Weight is its biggest enemy. You feel the mass under hard braking and during rapid direction changes. Still, for buyers who want one car to do everything fast, few vehicles balance speed, comfort, and usability as effectively.
Best Old-School Muscle Missile: Chevrolet Camaro ZL1
The Camaro ZL1 is brute force distilled. A supercharged V8 with massive torque, exceptional cooling, and shockingly capable suspension tuning make it devastating on straights and surprisingly competent on track. In the right hands, it runs with far more expensive machinery.
Visibility is poor, and daily livability takes a hit. It feels wide, heavy, and aggressive at all times. If your idea of speed involves noise, violence, and raw acceleration, this is the one that delivers without apology.
Best Daily Speed with Minimal Drama: Audi RS3
The RS3’s turbocharged five-cylinder is a masterpiece, combining character with real-world speed. AWD traction and compact dimensions make it devastatingly quick on tight roads and in poor conditions. It’s easy to drive fast, even when traction is limited.
It lacks the outright track stamina of larger, more focused platforms. Brake upgrades are almost mandatory for serious lapping. As a fast daily driver that still excites, however, it punches far above its weight.
The Bottom Line
If you want the fastest acceleration for the least money, the Model 3 Performance is unavoidable.
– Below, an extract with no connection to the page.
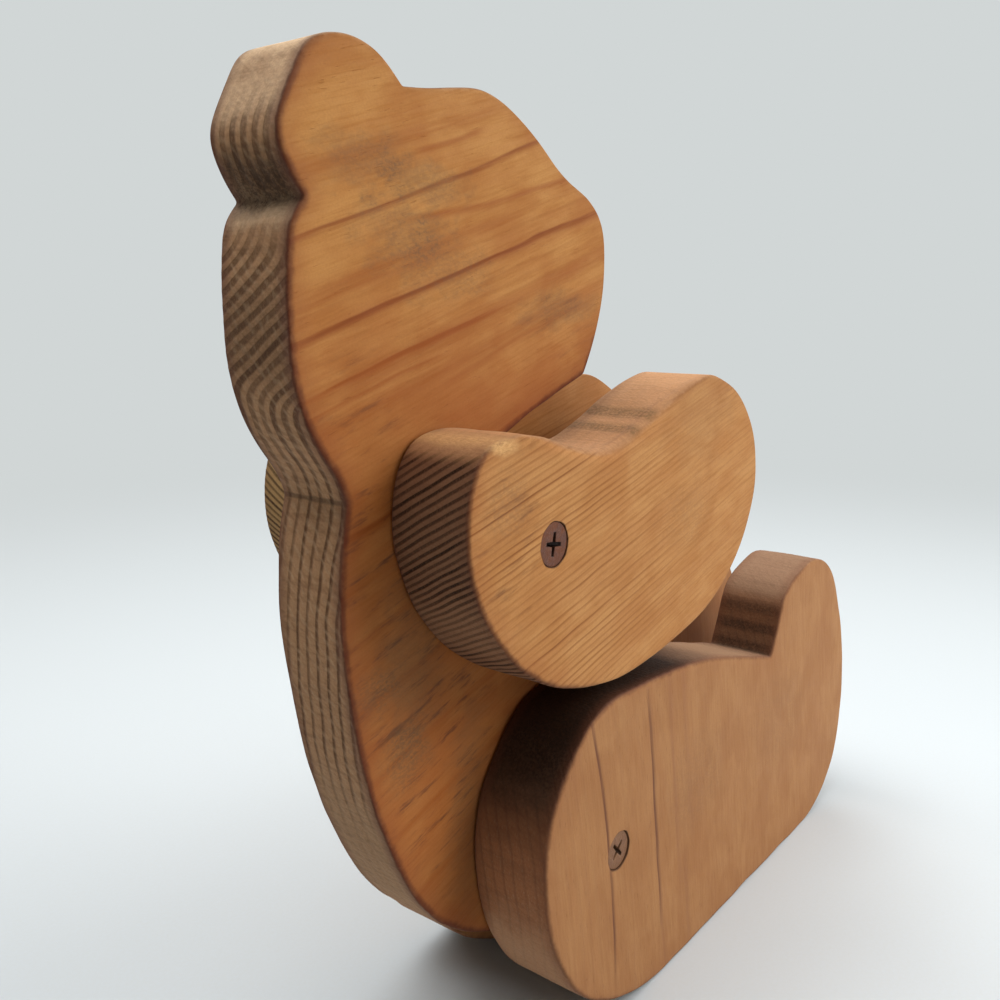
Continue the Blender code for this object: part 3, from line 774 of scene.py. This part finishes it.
def woodMaterial(name, kind, look):
    # Bare wood: face and rim colours, each darkened by rings, fibre, lines, dirt, painted shade and edges,
    # and lightened by wear and painted highlights
    material, tree, surface = startMaterial(name)
    angle = boards[kind]["grain"]
    board, grain = (attribute(tree, key, "Vector") for key in ("boardPlace", "grainPlace"))
    rim, endGrain, gap = (attribute(tree, key) for key in ("rim", "endGrain", "edgeGap"))
    x, y, z = split(board)
    dirtTo = look["dirtTo"]
    rings = useGroup(tree, growthRings, Phase=attribute(tree, "rings"), Place=grain,
                     To=y.rise(*dirtTo) if isinstance(dirtTo, tuple) else dirtTo, **look["rings"])
    fibre = useGroup(tree, woodFibre, Place=grain, Pores=look["pores"])
    edge = useGroup(tree, boardEdge, Gap=gap, Place=board, Width=look["edgeWidth"])
    saw = useGroup(tree, sawnRim, Place=board)

    # Face
    face = mix(fibre["Mottle"].rise(0.35, 0.65), look["faceDark"], look["faceLight"])
    face = layer(face, fibre["Broad"].rise(0.42, 0.68), look["streak"])
    if "low" in look:
        face = layer(face, y.fall(*look["low"]["from"]), look["low"]["layer"])
    across, *fade = look["ringFade"]
    patchy = noise(grain, (0.02, 0.10, 0.10), 3.0).rise(0.35, 0.65, 0.42, 1.0)
    ringShare = rings["Line"] * (x + y * across).rise(*fade) * patchy
    depth, ringTone = look["ring"]
    face = mix(ringShare * depth, face, ringTone)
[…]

For purists chasing lap times and steering feel, the Corvette C7 Z51 delivers authentic supercar dynamics without the supercar price. Buyers needing one car that does everything at absurd speed should look hard at the M3 Competition xDrive.
The truth is that sub-$100,000 performance has reached a point where speed is no longer rare. Choosing the right car is about matching how that speed is delivered to how you’ll actually use it. Get that right, and you won’t just own a fast car—you’ll own the right fast car.